Direct mail provides a large canvas on which you can present your material, but don’t crowd it with too much text. Keep the messaging simple and easy to read. Avoid color combinations that don’t provide enough contrast, such as white text on a yellow background, and make design decisions based on your target audience.

If your market is senior citizens, for instance, make sure the images and typography will appeal to older adults. Avoid edgy designs or cartoonish fonts and keep the small print to a minimum.

See this article that includes great mailpiece design ideas.

Final Thoughts

Direct mail is a powerful marketing channel with characteristics that separate mail from all the digital alternatives available to marketers today. Though commonly thought of as a simple and mature process, direct mail marketing is full of opportunities to make mistakes that can cause campaigns to fail.

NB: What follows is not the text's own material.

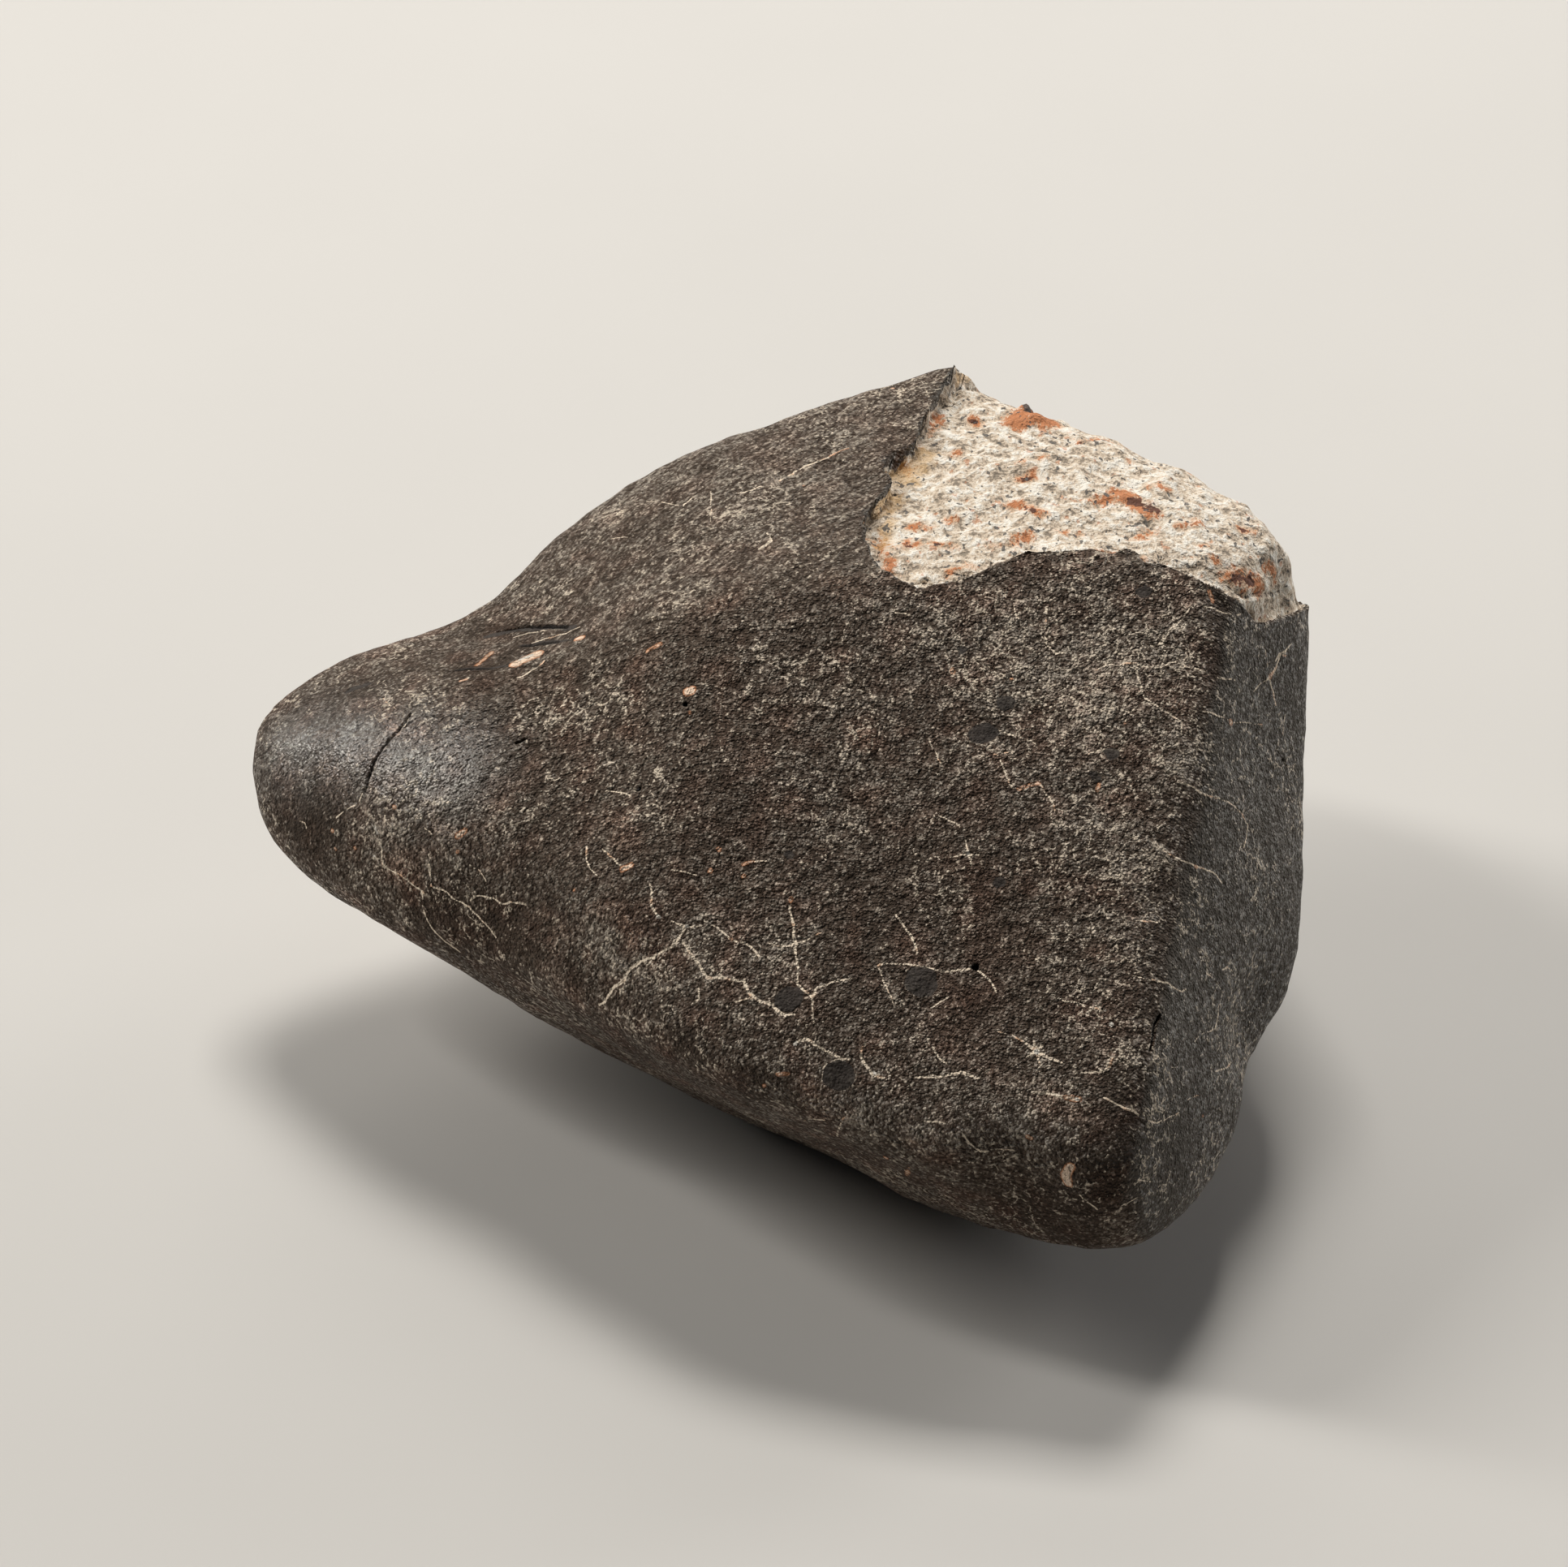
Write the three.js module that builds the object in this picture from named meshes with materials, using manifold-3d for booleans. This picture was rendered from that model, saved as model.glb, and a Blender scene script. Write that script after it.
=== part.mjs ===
// A chondrite meteorite: one rounded, many-sided stone under a thin fusion crust, with a blunt
// nose at one end and one corner broken away, where the pale inside shows below the crust's edge.
// Millimetres, +Z up. +X runs from the nose to the thick end, and the front slope faces -Y.
// The origin is under the middle of the stone, on the surface that it rests on.

import * as THREE from 'three';
import { mergeVertices } from 'three/addons/utils/BufferGeometryUtils.js';
import Module from 'manifold-3d';

// ---------------------------------------------------------------- driving dimensions

// The point inside the stone that all its facets are measured from.
const HEART = new THREE.Vector3(1, 1, 14);

// Each facet is a plane: bearing is where it faces, in degrees from +X towards +Y, climb is how
// far its outward direction rises above the level, and distance is from the heart, in mm.
const FACETS = [
  { name: 'front slope', bearing: 270, climb: 63, distance: 10.9 },
  { name: 'front slope towards the nose', bearing: 228, climb: 59, distance: 12.3 },
  { name: 'back of the top, left', bearing: 162, climb: 68, distance: 14.0 },
  { name: 'back of the top, right', bearing: 141, climb: 79, distance: 13.6 },
  { name: 'top of the nose', bearing: 166, climb: 58, distance: 16.5 },
  { name: 'broken top', bearing: 68, climb: 81, distance: 17.0 },
  { name: 'broken back, left', bearing: 60, climb: 30, distance: 29.0 },
  { name: 'broken back, right', bearing: 38, climb: 26, distance: 30.5 },
  { name: 'right side', bearing: 340.5, climb: 25, distance: 23.4 },
  { name: 'right back corner', bearing: 14, climb: -11.5, distance: 27.0 },
  { name: 'far right side', bearing: 50, climb: -6, distance: 30.5 },
  { name: 'back', bearing: 84, climb: -6, distance: 28.3 },
  { name: 'back left side', bearing: 116, climb: 8, distance: 23.2 },
  { name: 'behind the nose', bearing: 128, climb: 12, distance: 23.5 },
  { name: 'nose end', bearing: 184, climb: 4, distance: 30.4 },
  { name: 'nose front', bearing: 224, climb: 24, distance: 18.9 },
  { name: 'under the nose front', bearing: 226, climb: -30, distance: 20.3 },
  { name: 'lower front slope, left', bearing: 236, climb: 38, distance: 15.5 },
  { name: 'lower front slope, right', bearing: 262, climb: 45, distance: 15.6 },
  { name: 'front rim', bearing: 241, climb: -40, distance: 16.4 },
  { name: 'front rim, right part', bearing: 256, climb: -22, distance: 21.6 },
  { name: 'front face', bearing: 267, climb: 2, distance: 27.0 },
  { name: 'front corner', bearing: 321, climb: -2, distance: 31.8 },
  { name: 'foot of the right side', bearing: 343, climb: -14, distance: 29.6 },
  { name: 'underside of the nose', bearing: 190, climb: -68, distance: 15.0 },
  { name: 'underside, front', bearing: 240, climb: -49, distance: 16.2 },
  { name: 'underside, front right', bearing: 308, climb: -70, distance: 18.8 },
  { name: 'underside, right', bearing: 6, climb: -61, distance: 18.8 },
  { name: 'underside, back', bearing: 84, climb: -50, distance: 17.6 },
  { name: 'underside, back left', bearing: 138, climb: -50, distance: 16.8 },
];

// How tightly the facets meet: a high number gives crisp edges, a low one a rounder pebble.
const EDGE_SHARPNESS = 26;

// Thumbprint hollows in the crust: where the middle is, how deep it is and how wide it spreads.
// A swelling is a hollow of negative depth.
const HOLLOWS = [
  { name: 'saddle behind the nose', at: [-19, 12, 18], depth: 2.9, spread: 5.5 },
  { name: 'neck above the nose', at: [-14, 3, 21], depth: 1.6, spread: 4.5 },
  { name: 'neck at the rim', at: [-15.5, -12, 14], depth: 1.4, spread: 4.0 },
  { name: 'second dip of the rim', at: [-9.3, -17.5, 13.5], depth: 0.9, spread: 3.0 },
  { name: 'pocket in the front corner', at: [14.3, -25, 11.0], depth: 1.5, spread: 2.2 },
  { name: 'scoop in the right side', at: [27.4, -9.0, 9.8], depth: 1.7, spread: 2.4 },
  { name: 'horn beside the break', at: [7.4, 27.5, 25.5], depth: -1.3, spread: 1.9 },
  { name: 'thumbprint in the back', at: [-4, 26, 13], depth: 1.3, spread: 4.5 },
  { name: 'thumbprint low behind the nose', at: [-18, 9, 8], depth: 1.0, spread: 4.0 },
  { name: 'thumbprint under the nose', at: [-17, -1, 5], depth: 1.1, spread: 4.5 },
  { name: 'thumbprint at the back right', at: [26, 13, 9], depth: 1.2, spread: 4.5 },
];

// The crust swells and sinks a little everywhere, over this distance and by this much each way.
const SWELL_LENGTH = 11;
const SWELL_HEIGHT = 0.16;

// The broken corner: its floor is lumpy, and lies deepest below the crust at its left end. It
// stays at least the margin below the crust everywhere.
const LEDGE_LEFT = { x: 4, depth: 0.9 };
const LEDGE_RIGHT = { x: 26, depth: 0.35 };
const CRUST_MARGIN = 0.15;
const LUMP_LENGTH = 3.4;
const LUMP_HEIGHT = 0.22;

// The crust's broken edge seen from above, as X and Y, from the horn round by the front to the
// right side, and then clear of the stone.
const BREAK_EDGE_ABOVE = [
  [8.0, 29.5], [7.3, 25.5], [6.0, 20.5], [5.7, 18.0], [4.2, 16.6], [4.8, 14.6], [3.4, 11.3],
  [4.2, 6.0], [6.1, 4.3], [9.7, 5.6], [11.4, 7.0], [14.4, 7.6], [17.9, 8.0], [19.4, 6.9],
  [23.0, 5.9], [24.6, 6.3], [26.5, 8.8], [32, 13], [34, 36], [10, 38],
];

// Its lower edge seen from the back right, facing this bearing: the place along the level, to the
// left as seen from there, and the height.
const BREAK_BACK_BEARING = 45;
const BREAK_EDGE_BEHIND = [
  [-12.8, 26.0], [-10.8, 22.8], [-7.5, 20.6], [-3.0, 19.4], [2.0, 18.8], [6.0, 20.0],
  [10.0, 21.4], [13.0, 23.4], [16.0, 26.5], [20, 45], [-20, 45],
];
// Both edges are drawn in steps of about this length, with small scallops along them.
const BREAK_EDGE_STEP = 1.0;
const SCALLOP_LENGTH = 2.6;
const SCALLOP_DEPTH = 0.25;

// The opening in the crust is cut between these heights, and this far out from the origin.
const WINDOW_BOTTOM = 14;
const WINDOW_TOP = 40;
const WINDOW_REACH = 60;

// Triangles: a ball that is wrapped round the stone has 20 x (detail + 1) squared of them.
const CRUST_DETAIL = 17;
const BREAK_DETAIL = 23;
const BALL_SHAPE = new THREE.Vector3(28, 27, 15);

const CRUST_COLOR = 0x4a443d;

// ---------------------------------------------------------------- the stone's surface

function facing(bearing, climb) {
  const turn = THREE.MathUtils.degToRad(bearing);
  const rise = THREE.MathUtils.degToRad(climb);
  return new THREE.Vector3(
    Math.cos(turn) * Math.cos(rise),
    Math.sin(turn) * Math.cos(rise),
    Math.sin(rise),
  );
}

const planes = FACETS.map(({ bearing, climb, distance }) => ({
  normal: facing(bearing, climb),
  distance,
}));

const hollows = HOLLOWS.map(({ at, depth, spread }) => ({
  middle: new THREE.Vector3(...at),
  depth,
  spread,
}));

// The facets blend where they meet: their pulls add up as powers, so the nearest one wins.
function reachOfFacets(direction, sunk) {
  let pull = 0;
  for (const { normal, distance } of planes) {
    const toward = normal.dot(direction);
    if (toward > 0) {
      pull += (toward / (distance - sunk)) ** EDGE_SHARPNESS;
    }
  }
  return pull ** (-1 / EDGE_SHARPNESS);
}

function depthOfHollows(point) {
  let depth = 0;
  for (const hollow of hollows) {
    const away = point.distanceTo(hollow.middle);
    depth += hollow.depth * Math.exp(-(away ** 2) / (2 * hollow.spread ** 2));
  }
  return depth;
}

// A smooth unevenness between about -1 and 1, whose bumps are about one length across.
function unevenness(point, length) {
  const turn = (2 * Math.PI) / length;
  const { x, y, z } = point;
  const one = Math.sin(turn * (0.8 * x + 0.5 * y + 0.3 * z) + 1.1);
  const two = Math.sin(turn * (0.4 * y - 0.7 * x + 0.5 * z) + 2.3);
  const three = Math.sin(turn * (0.9 * y - 0.2 * x - 0.6 * z) + 0.4);
  return (one + two + three) / 2;
}

function crustPoint(direction) {
  let reach = reachOfFacets(direction, 0);
  const first = HEART.clone().addScaledVector(direction, reach);
  reach -= depthOfHollows(first);
  reach += SWELL_HEIGHT * unevenness(first, SWELL_LENGTH);
  return HEART.clone().addScaledVector(direction, reach);
}

function ledgeDepth(x) {
  const within = THREE.MathUtils.clamp(x, LEDGE_LEFT.x, LEDGE_RIGHT.x);
  return THREE.MathUtils.mapLinear(
    within, LEDGE_LEFT.x, LEDGE_RIGHT.x, LEDGE_LEFT.depth, LEDGE_RIGHT.depth);
}

// The inside lies everywhere below the crust, so its base is lifted clear of the resting spot.
function brokenPoint(direction) {
  const outer = crustPoint(direction);
  const depth = ledgeDepth(outer.x);
  let reach = reachOfFacets(direction, depth);
  const first = HEART.clone().addScaledVector(direction, reach);
  reach += LUMP_HEIGHT * unevenness(first, LUMP_LENGTH);
  reach = Math.min(reach, HEART.distanceTo(outer) - CRUST_MARGIN);
  const point = HEART.clone().addScaledVector(direction, reach);
  point.z = Math.max(point.z, CRUST_MARGIN);
  return point;
}

// ---------------------------------------------------------------- solids

const wasm = await Module();
wasm.setup();

function toSolid(geometry) {
  const bare = geometry.clone();
  bare.deleteAttribute('normal');
  bare.deleteAttribute('uv');
  const merged = mergeVertices(bare);
  const mesh = new wasm.Mesh({
    numProp: 3,
    vertProperties: new Float32Array(merged.getAttribute('position').array),
    triVerts: new Uint32Array(merged.getIndex().array),
  });
  return new wasm.Manifold(mesh);
}

function toGeometry(solid) {
  const mesh = solid.getMesh();
  const geometry = new THREE.BufferGeometry();
  geometry.setAttribute('position', new THREE.BufferAttribute(mesh.vertProperties, 3));
  geometry.setIndex(new THREE.BufferAttribute(mesh.triVerts, 1));
  geometry.computeVertexNormals();
  return geometry;
}

// A ball wrapped round the stone: each of its points is moved out or in to the surface.
function wrappedBall(detail, pointOf) {
  const ball = new THREE.IcosahedronGeometry(1, detail);
  const places = ball.getAttribute('position');
  const direction = new THREE.Vector3();
  for (let i = 0; i < places.count; i += 1) {
    direction.fromBufferAttribute(places, i).multiply(BALL_SHAPE).normalize();
    const point = pointOf(direction);
    places.setXYZ(i, point.x, point.y, Math.max(point.z, 0));
  }
  return toSolid(ball);
}

// A broken edge is a smooth curve with scallops bitten into it by the crust's small bubbles.
function brokenEdge(places) {
  const corners = places.map(([across, up]) => new THREE.Vector3(across, up, 0));
  const curve = new THREE.CatmullRomCurve3(corners, true, 'centripetal');
  const length = curve.getLength();
  const steps = Math.round(length / BREAK_EDGE_STEP);
  const outline = [];
  for (let i = 0; i < steps; i += 1) {
    const along = i / steps;
    const point = curve.getPointAt(along);
    const ahead = curve.getTangentAt(along);
    const bite = SCALLOP_DEPTH * Math.abs(Math.sin((Math.PI * along * length) / SCALLOP_LENGTH));
    outline.push(new THREE.Vector2(point.x + ahead.y * bite, point.y - ahead.x * bite));
  }
  return new THREE.Shape(outline);
}

// What is broken away lies inside both edges, the one seen from above and the one from behind.
function breakWindow() {
  const above = new THREE.ExtrudeGeometry(brokenEdge(BREAK_EDGE_ABOVE), {
    depth: WINDOW_TOP - WINDOW_BOTTOM,
    bevelEnabled: false,
  });
  above.translate(0, 0, WINDOW_BOTTOM);
  const behind = new THREE.ExtrudeGeometry(brokenEdge(BREAK_EDGE_BEHIND), {
    depth: WINDOW_REACH,
    bevelEnabled: false,
  });
  behind.rotateX(Math.PI / 2);
  behind.rotateZ(THREE.MathUtils.degToRad(BREAK_BACK_BEARING + 90));
  return toSolid(above).intersect(toSolid(behind));
}

// The crust is opened along the broken edge, and the sunken, lumpy inside fills the opening.
function brokenStone() {
  const crusted = wrappedBall(CRUST_DETAIL, crustPoint);
  const inside = wrappedBall(BREAK_DETAIL, brokenPoint);
  const window = breakWindow();
  return crusted.subtract(window).add(inside);
}

// ---------------------------------------------------------------- the part

const stone = new THREE.Mesh(
  toGeometry(brokenStone()),
  new THREE.MeshStandardMaterial({ color: CRUST_COLOR, roughness: 0.8, metalness: 0 }),
);
stone.name = 'meteorite_stone';

// The origin goes under the middle of the stone's own box.
stone.geometry.computeBoundingBox();
const middle = stone.geometry.boundingBox.getCenter(new THREE.Vector3());
stone.position.set(-middle.x, -middle.y, 0);

const part = new THREE.Group();
part.add(stone);

export default part;
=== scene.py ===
"""A chondrite meteorite: a dark fusion crust, broken open at one corner to its pale inside.

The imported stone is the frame. One finer mesh is wrapped round it, cut smallest where the crust
ends and along the marks. It carries the relief, the crust's broken lip and the stone's marks.
"""

import math

import bmesh
import bpy
import numpy as np
from mathutils import Matrix, Vector, noise
from mathutils.bvhtree import BVHTree
from mathutils.kdtree import KDTree


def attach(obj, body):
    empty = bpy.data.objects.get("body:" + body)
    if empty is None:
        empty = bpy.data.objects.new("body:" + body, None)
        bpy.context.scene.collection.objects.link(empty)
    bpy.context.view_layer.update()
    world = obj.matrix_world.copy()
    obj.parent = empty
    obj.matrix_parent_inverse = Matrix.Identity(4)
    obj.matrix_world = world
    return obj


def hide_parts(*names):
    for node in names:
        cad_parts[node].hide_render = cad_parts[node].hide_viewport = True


MM = 0.001

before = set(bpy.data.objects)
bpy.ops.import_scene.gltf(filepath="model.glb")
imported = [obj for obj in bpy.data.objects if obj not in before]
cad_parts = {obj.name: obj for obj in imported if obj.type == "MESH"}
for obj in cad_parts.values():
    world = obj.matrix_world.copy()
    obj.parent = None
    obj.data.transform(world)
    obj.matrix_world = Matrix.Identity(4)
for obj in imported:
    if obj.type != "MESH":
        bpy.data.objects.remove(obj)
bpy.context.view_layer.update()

# ------------ the view

# The photograph is this large, in pixels, and pixel places below are in it.
PHOTO_WIDTH = 1932
PHOTO_HEIGHT = 1931

# The camera stands in front of the stone and above it, and leans a little to one side.
CAMERA_PLACE = Vector((0.21, -439.05, 354.7)) * MM
CAMERA_DIP = math.radians(37.7)
CAMERA_ROLL = math.radians(5.0)
FOCAL_PIXELS = 12760
SENSOR_WIDTH = 36

# It looks along +Y, dips, and then rolls about its own line of sight.
CAMERA_TURN = (
    Matrix.Rotation(math.pi / 2 - CAMERA_DIP, 3, "X") @ Matrix.Rotation(CAMERA_ROLL, 3, "Z")
)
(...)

An easy way to leverage direct mail, especially if unfamiliar with the channel, is using a platform like Postalytics that takes care of many of the details for you. Companies can try direct mail in a safe, directed manner even if they have small mailing lists that most print and mail service providers are hesitant to process without adding minimum charges.

Even with Postalytics, postal mail is substantially more expensive to produce and distribute than electronic messages, such as email or text. A bit of education, carefully considered plans, attention to detail, and built-in quality checks and safeguards will protect a marketer’s investment in direct mail and increase their chances of campaign success.